__PROBLEM TO WORK ON__
Starting from the line that contains "return nodes", copy every line exactly until the line that contains "from typing import", which is also included.

BEGIN SOURCE MATERIAL

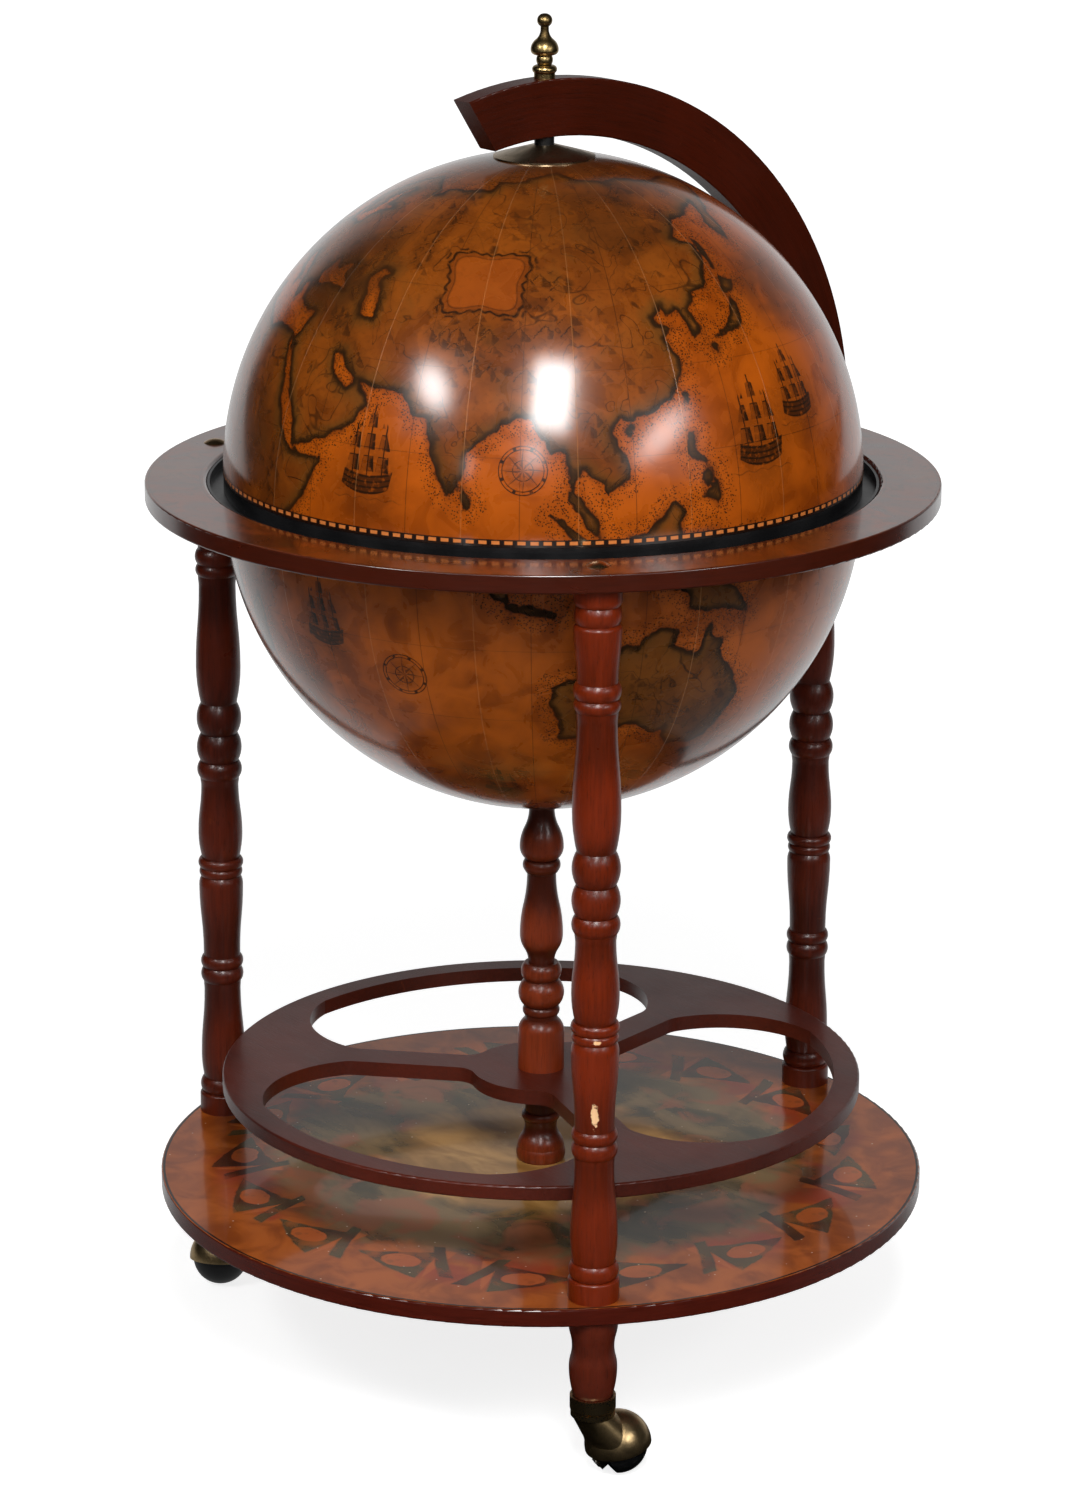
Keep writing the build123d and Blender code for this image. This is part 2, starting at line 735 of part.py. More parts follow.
def leaf_sinks(face_level, direction, clearance):
    """The screws' tapered heads, or with a clearance the tools for their countersinks."""
    sinks = []
    for side in (-1, 1):
        wide, narrow = screw_head_radius + clearance, screw_radius + clearance
        if direction > 0:
            sink = taper(wide, narrow, face_level - leaf_thickness, face_level)
        else:
            sink = taper(narrow, wide, face_level, face_level + leaf_thickness)
        sinks.append(Pos(side * screw_spread, hinge_reach - screw_set_in, 0) * sink)
    return sinks


def make_ring_leaf():
    """The lower leaf, with the two outer knuckles."""
    inner = knuckle_length / 2 + seat_clearance
    plate = leaf(ring_top, -1)
    plate -= knuckle(knuckle_radius + seat_clearance, -inner, inner)
    for side in (-1, 1):
        low, high = sorted((side * inner, side * half_hinge()))
        plate += knuckle(knuckle_radius, low, high)
    plate -= knuckle(hinge_pin_radius + running_clearance, -half_hinge(), half_hinge())
    for sink in leaf_sinks(ring_top, -1, bore_clearance):
        plate -= sink
    return plate


def make_arm_leaf():
    """The upper leaf, with the middle knuckle."""
    inner = knuckle_length / 2
    plate = leaf(arm_foot, 1)
    for side in (-1, 1):
        low, high = sorted((side * inner, side * (half_hinge() + seat_clearance)))
        plate -= knuckle(knuckle_radius + seat_clearance, low, high)
    plate += knuckle(knuckle_radius, -inner, inner)
    plate -= knuckle(hinge_pin_radius + running_clearance, -half_hinge(), half_hinge())
    for sink in leaf_sinks(arm_foot, 1, bore_clearance):
        plate -= sink
    return plate


def make_hinge_pin():
    """The pin through all three knuckles."""
    return knuckle(hinge_pin_radius, -half_hinge(), half_hinge())


def make_screws(face_level, direction):
    """A leaf's two screws as separate solids."""
    shanks = leaf_screws(face_level, direction, 0.0)
    heads = leaf_sinks(face_level, direction, 0.0)
    return Compound(children=[(shank + head).solid() for shank, head in zip(shanks, heads)])


# ---------------------------------------------------------------- castors, drawn with the trail along +X
def on_axle(shape, reach):
    """A shape drawn along +Z, set on the tilted axle at a distance from the ball's centre."""
    centre = Pos(castor_trail, 0, ball_radius)
    return centre * Rot(0, 90 - axle_tilt, 0) * Pos(0, 0, reach) * shape


def axle_bar(radius, start, end):
    """A round bar along the axle between two distances from the ball's centre."""
    bar = Cylinder(radius, end - start, align=(Align.CENTER, Align.CENTER, Align.MIN))
    return on_axle(bar, start)


def make_ferrule():
    """The brass cup round a foot's end, with the sleeve that the stem turns in."""
    floor = castor_height - ferrule_floor
    cup = rod(ferrule_radius, floor, castor_height + ferrule_rim)
    cup -= rod(ferrule_radius - ferrule_wall, castor_height, castor_height + ferrule_rim)
    cup = fillet(cup.edges().group_by(Axis.Z)[0], board_edge_round)
    bore = stem_radius + running_clearance
    cup += rod(bore + sleeve_wall, castor_height, castor_height + sleeve_length)
    return cup - rod(bore, floor, castor_height + sleeve_length)


def make_horn(head_bottom, boss_face):
    """The tapered horn from the swivel head down to the boss, flat where the axle's head lies."""
    axle = Vector(cos(radians(axle_tilt)), 0, sin(radians(axle_tilt)))
    foot = Vector(castor_trail, 0, ball_radius) + axle * (boss_face + boss_wall / 2)
    lean = degrees(atan2(foot.X, head_bottom - foot.Z))
    length = sqrt(foot.X**2 + (head_bottom - foot.Z) ** 2)
    cone = Cone(boss_radius, horn_radius, length, align=(Align.CENTER, Align.CENTER, Align.MIN))
    horn = Pos(foot) * Rot(0, -lean, 0) * cone + axle_bar(boss_radius, boss_face, boss_face + boss_wall)
    return horn & axle_bar(castor_height, boss_face, castor_height)


def make_hood():
    """The cast hood over the ball, with its swivel head, its stem and the horn that holds the axle."""
    head_top = castor_height - ferrule_floor - swivel_gap
    head_bottom = head_top - swivel_head_height
    outer = ball_radius + hood_gap + hood_wall
    hem = ball_radius + hood_hem
    hem_reach = shell_reach(outer, hood_hem)
    collar = Pos(0, 0, head_bottom) * Circle(swivel_head_radius - neck_step)
    brow = Pos(castor_trail, 0, hem) * Circle(hem_reach - neck_step)
    boss_face = -(ball_flat + hood_gap + boss_wall)
    cover = Pos(castor_trail, 0, ball_radius) * Sphere(outer)
    above_hem = Box(8 * outer, 4 * outer, 2 * outer, align=(Align.CENTER, Align.CENTER, Align.MIN))
    cover &= Pos(castor_trail + hem_reach, 0, hem) * Rot(0, -hem_tilt, 0) * above_hem
    room = Pos(castor_trail, 0, ball_radius) * Sphere(ball_radius + hood_gap)
    room &= axle_bar(castor_height, -(ball_flat + hood_gap), castor_height)
    hood = loft([collar.face(), brow.face()]) + cover
    hood += make_horn(head_bottom, boss_face)
    hood += rod(swivel_head_radius, head_bottom, head_top)
    hood -= room
    hood -= axle_bar(axle_radius + bore_clearance, boss_face, ball_radius + hood_gap + hood_wall / 2)
    return hood + rod(stem_radius, head_bottom, castor_height + sleeve_length - stem_end_gap)


def make_axle():
    """The tilted axle, peened over outside the boss."""
    start = -(ball_flat + hood_gap + boss_wall)
    bar = axle_bar(axle_radius, start, ball_radius + hood_gap)
    return bar + axle_bar(axle_head_radius, start - axle_head_height, start)


def make_ball():
    """The ball wheel, flat at the end that faces the boss."""
    ball = Pos(castor_trail, 0, ball_radius) * Sphere(ball_radius)
    ball &= axle_bar(2 * ball_radius, -ball_flat, 2 * ball_radius)
    return ball - axle_bar(axle_radius + running_clearance, -2 * ball_radius, 2 * ball_radius)


def place_castor(index, piece):
    """A castor's piece moved under its leg and turned the way it trails."""
    return at_leg(index) * Rot(0, 0, trail_angles[index]) * piece


# ---------------------------------------------------------------- the whole object
def make_all():
    """Every node by name."""
    nodes = {
        "base_shelf": make_shelf(),
        "horizon_ring": make_ring(),
        "bottle_rack": make_rack(),
        "upper_post": make_upper_post(),
        "lower_post": make_lower_post(),
        "post_stud": make_post_stud(),
        "shelf_screw": make_shelf_screw(),
        "bowl": make_bowl(),
        "bowl_bolt": make_bowl_bolt(),
        "bowl_washer": make_bowl_washer(),
        "ring_lining": make_lining(),
        "tray_ledge": make_ledge(),
        "serving_tray": make_tray(),
        "bottle_floor": make_bottle_floor(),
        "dome": make_dome(),
        "lid_band": make_lid_band(),
        "meridian_arm": make_arm(),
        "pole_cap": make_pole_cap(),
        "arm_spacer": make_spacer(),
        "finial": make_finial(),
        "pole_bolt": make_pole_bolt(),
        "pole_nut": make_pole_nut(),
        "pole_washer": make_pole_washer(),
        "hinge_ring_leaf": make_ring_leaf(),
        "hinge_arm_leaf": make_arm_leaf(),
        "hinge_pin": make_hinge_pin(),
        "ring_leaf_screws": make_screws(ring_top, -1),
        "arm_leaf_screws": make_screws(arm_foot, 1),
        "hinge_leg_bolt": at_leg(2) * make_flush_bolt(),
    }
    sides = ("right", "left", "back")
    leg, foot, stud, cap_bolt = make_leg(), make_foot(), make_leg_stud(), make_cap_bolt()
    nodes["leg_studs"] = Compound(children=[(at_leg(index) * stud).solid() for index in range(3)])
    nodes["leg_cap_bolts"] = Compound(children=[(at_leg(index) * cap_bolt).solid() for index in range(2)])
    castor = {"ferrule": make_ferrule(), "hood": make_hood(), "axle": make_axle(), "ball": make_ball()}
    for index, side in enumerate(sides):
        nodes["leg_" + side] = at_leg(index) * leg
        nodes["foot_" + side] = at_leg(index) * foot
        for name, piece in castor.items():
            nodes[f"castor_{name}_{side}"] = place_castor(index, piece)
    return nodes


os.makedirs("parts", exist_ok=True)
for node_name, node_shape in make_all().items():
    export_step(node_shape, f"parts/{node_name}.step")
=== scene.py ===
"""The looks of a floor-standing globe bar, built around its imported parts.

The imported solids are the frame. The two halves of the globe are remade here as fine shells that
carry an old-style map print; every other solid keeps its shape and gets its finish here.
"""

from __future__ import annotations

import json
import logging
import math
from abc import ABC, abstractmethod
from dataclasses import dataclass, field
from enum import Enum
from functools import partial, reduce
from typing import Callable, Iterable, Optional, Union

import bmesh
import bpy
import numpy as np
from mathutils import Matrix, Vector

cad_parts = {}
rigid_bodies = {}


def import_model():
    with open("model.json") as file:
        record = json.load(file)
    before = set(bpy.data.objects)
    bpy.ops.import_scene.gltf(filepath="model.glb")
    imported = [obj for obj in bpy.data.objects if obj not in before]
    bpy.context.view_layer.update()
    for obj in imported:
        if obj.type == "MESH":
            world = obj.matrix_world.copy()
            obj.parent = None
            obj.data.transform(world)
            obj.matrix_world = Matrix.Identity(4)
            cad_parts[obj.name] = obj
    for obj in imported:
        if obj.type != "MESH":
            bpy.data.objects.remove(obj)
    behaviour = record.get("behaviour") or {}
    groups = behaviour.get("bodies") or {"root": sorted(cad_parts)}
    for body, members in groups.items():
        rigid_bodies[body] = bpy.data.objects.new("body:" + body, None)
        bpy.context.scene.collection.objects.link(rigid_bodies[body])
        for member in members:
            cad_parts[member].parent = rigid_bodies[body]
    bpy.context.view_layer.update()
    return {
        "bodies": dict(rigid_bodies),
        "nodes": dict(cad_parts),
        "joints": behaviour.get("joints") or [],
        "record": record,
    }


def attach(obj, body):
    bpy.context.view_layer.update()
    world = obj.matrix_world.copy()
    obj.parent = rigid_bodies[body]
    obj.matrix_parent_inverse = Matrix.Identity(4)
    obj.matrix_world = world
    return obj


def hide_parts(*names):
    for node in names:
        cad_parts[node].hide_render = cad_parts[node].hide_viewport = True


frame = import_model()

log = logging.getLogger("globe_bar")

MM = 0.001
Rgb = tuple[int, int, int]
Spot = tuple[float, float]
Place = tuple[float, float, float]
Value = Union[float, "Signal"]
Colour = Union[Rgb, "Signal"]
Inputs = dict[str, object]
Row = tuple[float, ...]
Table = list[tuple[list[str], "Finish"]]

RING_TOP = 598.0
SHELF_TOP = 122.0
LEG_CIRCLE = 237.7
LEG_ANGLES = {"right": -30.0, "left": -150.0, "back": 90.0}
SIDES = tuple(LEG_ANGLES)
MIDDLE = ((0.0, 0.0, 0.0),)
SHARP = math.radians(40)


def linear(colour: Rgb) -> tuple[float, float, float, float]:
    """Turn an sRGB colour into the linear one that a shader takes.

    Args:
        colour: red, green and blue, each from 0 to 255.

    Returns:
        The linear colour with an alpha of 1.
    """
    parts = [part / 255 for part in colour]
    flat = [part / 12.92 if part <= 0.04045 else ((part + 0.055) / 1.055) ** 2.4 for part in parts]
    return (flat[0], flat[1], flat[2], 1.0)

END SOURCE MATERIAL

__SOLUTION FOR THIS TASK__
    return nodes


os.makedirs("parts", exist_ok=True)
for node_name, node_shape in make_all().items():
    export_step(node_shape, f"parts/{node_name}.step")
=== scene.py ===
"""The looks of a floor-standing globe bar, built around its imported parts.

The imported solids are the frame. The two halves of the globe are remade here as fine shells that
carry an old-style map print; every other solid keeps its shape and gets its finish here.
"""

from __future__ import annotations

import json
import logging
import math
from abc import ABC, abstractmethod
from dataclasses import dataclass, field
from enum import Enum
from functools import partial, reduce
from typing import Callable, Iterable, Optional, Union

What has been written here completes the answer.